§ Records for this task
════════════════

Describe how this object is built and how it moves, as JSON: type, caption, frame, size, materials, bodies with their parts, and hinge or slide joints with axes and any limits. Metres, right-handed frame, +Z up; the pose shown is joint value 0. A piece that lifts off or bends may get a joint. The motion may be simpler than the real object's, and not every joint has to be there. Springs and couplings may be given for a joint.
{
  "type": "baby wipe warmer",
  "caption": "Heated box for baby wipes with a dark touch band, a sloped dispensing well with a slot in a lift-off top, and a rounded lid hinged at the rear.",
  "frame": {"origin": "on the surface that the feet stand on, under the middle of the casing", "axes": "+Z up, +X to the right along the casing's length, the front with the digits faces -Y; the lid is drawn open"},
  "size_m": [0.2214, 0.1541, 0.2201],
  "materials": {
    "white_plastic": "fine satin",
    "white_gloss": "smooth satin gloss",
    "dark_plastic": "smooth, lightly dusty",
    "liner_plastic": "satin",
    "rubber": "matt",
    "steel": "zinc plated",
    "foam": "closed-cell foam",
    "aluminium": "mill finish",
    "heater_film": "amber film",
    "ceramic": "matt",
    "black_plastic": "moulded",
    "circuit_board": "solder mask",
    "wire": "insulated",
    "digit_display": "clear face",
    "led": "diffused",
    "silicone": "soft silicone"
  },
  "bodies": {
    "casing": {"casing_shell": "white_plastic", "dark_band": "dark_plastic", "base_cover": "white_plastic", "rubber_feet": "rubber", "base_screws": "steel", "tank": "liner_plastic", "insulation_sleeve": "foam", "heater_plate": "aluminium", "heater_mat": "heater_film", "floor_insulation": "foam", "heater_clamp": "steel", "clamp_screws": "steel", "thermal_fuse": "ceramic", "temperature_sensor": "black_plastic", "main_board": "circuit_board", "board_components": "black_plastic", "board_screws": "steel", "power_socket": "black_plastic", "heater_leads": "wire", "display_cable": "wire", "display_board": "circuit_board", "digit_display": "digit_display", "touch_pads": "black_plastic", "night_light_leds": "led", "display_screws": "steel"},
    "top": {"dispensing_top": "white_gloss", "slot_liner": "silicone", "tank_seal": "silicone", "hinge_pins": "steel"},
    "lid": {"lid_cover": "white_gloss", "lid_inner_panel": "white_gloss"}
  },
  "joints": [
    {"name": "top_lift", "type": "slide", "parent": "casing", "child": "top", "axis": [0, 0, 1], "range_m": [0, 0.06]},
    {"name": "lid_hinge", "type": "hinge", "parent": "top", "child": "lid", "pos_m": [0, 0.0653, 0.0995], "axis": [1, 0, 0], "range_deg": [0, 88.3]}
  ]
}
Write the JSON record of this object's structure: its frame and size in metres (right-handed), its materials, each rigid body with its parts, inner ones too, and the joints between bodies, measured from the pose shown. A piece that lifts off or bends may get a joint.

════════════════

§ Task prompt
From the data, collect all lines where the string "with" appears.

§ Complete output
Describe how this object is built and how it moves, as JSON: type, caption, frame, size, materials, bodies with their parts, and hinge or slide joints with axes and any limits. Metres, right-handed frame, +Z up; the pose shown is joint value 0. A piece that lifts off or bends may get a joint. The motion may be simpler than the real object's, and not every joint has to be there. Springs and couplings may be given for a joint.
  "caption": "Heated box for baby wipes with a dark touch band, a sloped dispensing well with a slot in a lift-off top, and a rounded lid hinged at the rear.",
  "frame": {"origin": "on the surface that the feet stand on, under the middle of the casing", "axes": "+Z up, +X to the right along the casing's length, the front with the digits faces -Y; the lid is drawn open"},
Write the JSON record of this object's structure: its frame and size in metres (right-handed), its materials, each rigid body with its parts, inner ones too, and the joints between bodies, measured from the pose shown. A piece that lifts off or bends may get a joint.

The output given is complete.